Fresh off the heels of the Cayman Cookout, I went to the Farmer’s Market completely inspired. I picked up various ingredients: lemongrass, cilantro, shallots, salmon. I had no plan though until I got home and started flipping through Eric Ripert’s A Return to Cooking. I didn’t follow any of the recipes but saw one that was for shrimp with cilantro and another that was a chicken pot a feu with ginger-cilantro vermicelli. That got my brain movin’.
I simmered lemongrass, ginger, shallots, garlic, lime rind and chicken (I didn’t have any chicken stock made but I had a couple of drumsticks in the freezer so I tossed those in). I let that simmer for about an hour. It would have been better if I had much longer but I didn’t and it was quite flavorful even after such a short time.

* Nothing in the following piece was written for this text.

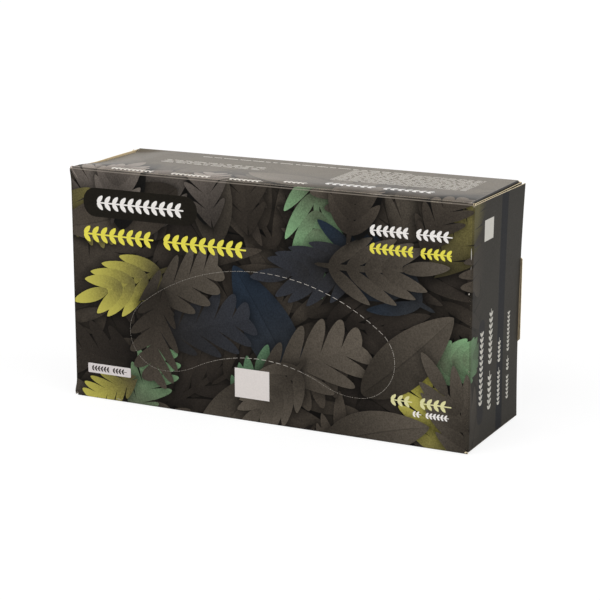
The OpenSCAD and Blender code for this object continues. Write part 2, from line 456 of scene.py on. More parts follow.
def thicket(seed, low, high, accents, crossing=()):
    """Shapes of the pattern over a rectangle of the sheet. The accents lie under the last
    coat and the crossing motifs over it; each of them is placed by its root."""
    rng = np.random.default_rng(seed)
    made = []
    layer = 0
    for (pitch, kinds, inks, sizes, bright), extra in zip(COATS, ((), accents, crossing)):
        grid = np.stack(np.meshgrid(
            np.arange(low[0], high[0], pitch), np.arange(low[1], high[1], pitch)
        ), -1).reshape(-1, 2)
        grid = grid + rng.uniform(-JITTER, JITTER, grid.shape) * pitch
        for place in grid[rng.permutation(len(grid))]:
            layer += 1
            kind = kinds[rng.integers(len(kinds))]
            ink = inks[rng.integers(len(inks))]
            angle = rng.uniform(0, 2 * math.pi)
            length = rng.uniform(*sizes)
            bend = rng.uniform(-BENDING, BENDING)
            tone = bright * rng.uniform(1 - UNEVEN, 1 + UNEVEN)
            root = place - 0.5 * length * heading(angle)
            made += MOTIFS[kind](root, angle, length, layer, ink, bend, tone)
        for kind, ink, place, degrees, length in extra:
            layer += 1
            bend = rng.uniform(-EXTRA_BENDING, EXTRA_BENDING)
            root = np.array(place, float)
            made += MOTIFS[kind](root, math.radians(degrees), length, layer, ink, bend, 1.0)
    return made


FRONT_ACCENTS = (
    ("frond", "silver", (-112, 92), 78, 66),
    ("sprig", "silver", (-66, 96), 84, 70),
    ("frond", "umber", (-8, 104), 96, 62),
    ("sprig", "ash", (26, 100), 72, 72),
    ("frond", "ash", (74, 96), 66, 68),
    ("sprig", "umber", (100, 98), 84, 60),
    ("sprig", "yellow", (-56, 82), 205, 68),
    ("frond", "green", (-84, -8), 62, 60),
    ("leaf", "navy", (22, 22), 118, 76),
    ("sprig", "green", (34, 150), 262, 74),
    ("frond", "yellow", (108, -16), 104, 66),
    ("sprig", "navy", (100, 74), 158, 78),
    ("frond", "olive", (98, 92), 58, 66),
    ("sprig", "green", (92, 44), 12, 48),
    ("frond", "slate", (-66, 40), 20, 74),
    ("sprig", "slate", (62, 100), 205, 70),
    ("frond", "olive", (-100, 8), 214, 50),
    ("sprig", "moss", (-12, -14), 82, 60),
    ("frond", "olive", (-140, 118), -18, 62),
)
LAID_LAST = (
    ("leaf", "gap", (-88, 100), 82, 62), ("sprig", "silver", (-94, 102), 78, 60),
    ("leaf", "gap", (-34, 108), 96, 52), ("frond", "silver", (-30, 106), 100, 54),
    ("leaf", "gap", (56, 108), 88, 56), ("sprig", "umber", (50, 104), 80, 60),
    ("leaf", "gap", (96, 112), 70, 50), ("frond", "umber", (92, 104), 66, 52),
    ("frond", "yellow", (-79, 16), 209, 45),
)
art = thicket(19, (-150, -60), (151, 200), FRONT_ACCENTS, LAID_LAST)
print(len(art), "shapes in the pattern of the front")

# %% [markdown]
# Labels and lines stand where a carton carries its wording. They are left without a word:
# pale squares, a bare label, a dark plaque and rows of small leaves set like lines of type.
# They belong to layer TOP and above, which no leaf of the thicket reaches.

# %% Rows of small leaves
ROW_PITCH, LEAF_LENGTH, LEAF_WIDTH, LEAF_SPREAD = 0.58, 0.62, 0.30, 0.86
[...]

Next I skinned the salmon and put it in a dish with garlic, cilantro, a little oil and a splash of white wine. I turned it a few times while I was working on everything else.
I didn’t have any vermicelli but I did have spaghetti so I broke a handful of that into thirds and boiled it up. When it was done I tossed it with cilantro, shallots, lime juice and a little olive oil.
I removed the salmon from the marinade and dried it off. I wanted the flavor but since I was going to be searing it on high heat, I need to get the garlic off as much as I could so it wouldn’t burn. I heated canola oil until it was almost smoking and added the fish. I let it cook on the first side for 3-4 minutes, until it had a nice brown crust starting to happen. Then I flipped it an only kept it about another minute on that side.
To serve I put a small pile of sugar snap peas, cut into 1/2 inch pieces. I placed the pasta on top of that. Scattered some sunflower sprouts from our wonderful microgreen and mushroom folks at the farmer’s market around the pasta. Topped that with the salmon.
I strained the simmering broth and ladeled that over the pasta. To add some crunch I added a few more sprouts to the top, not in the broth. Then a generous squeeze of lime juice over the whole thing.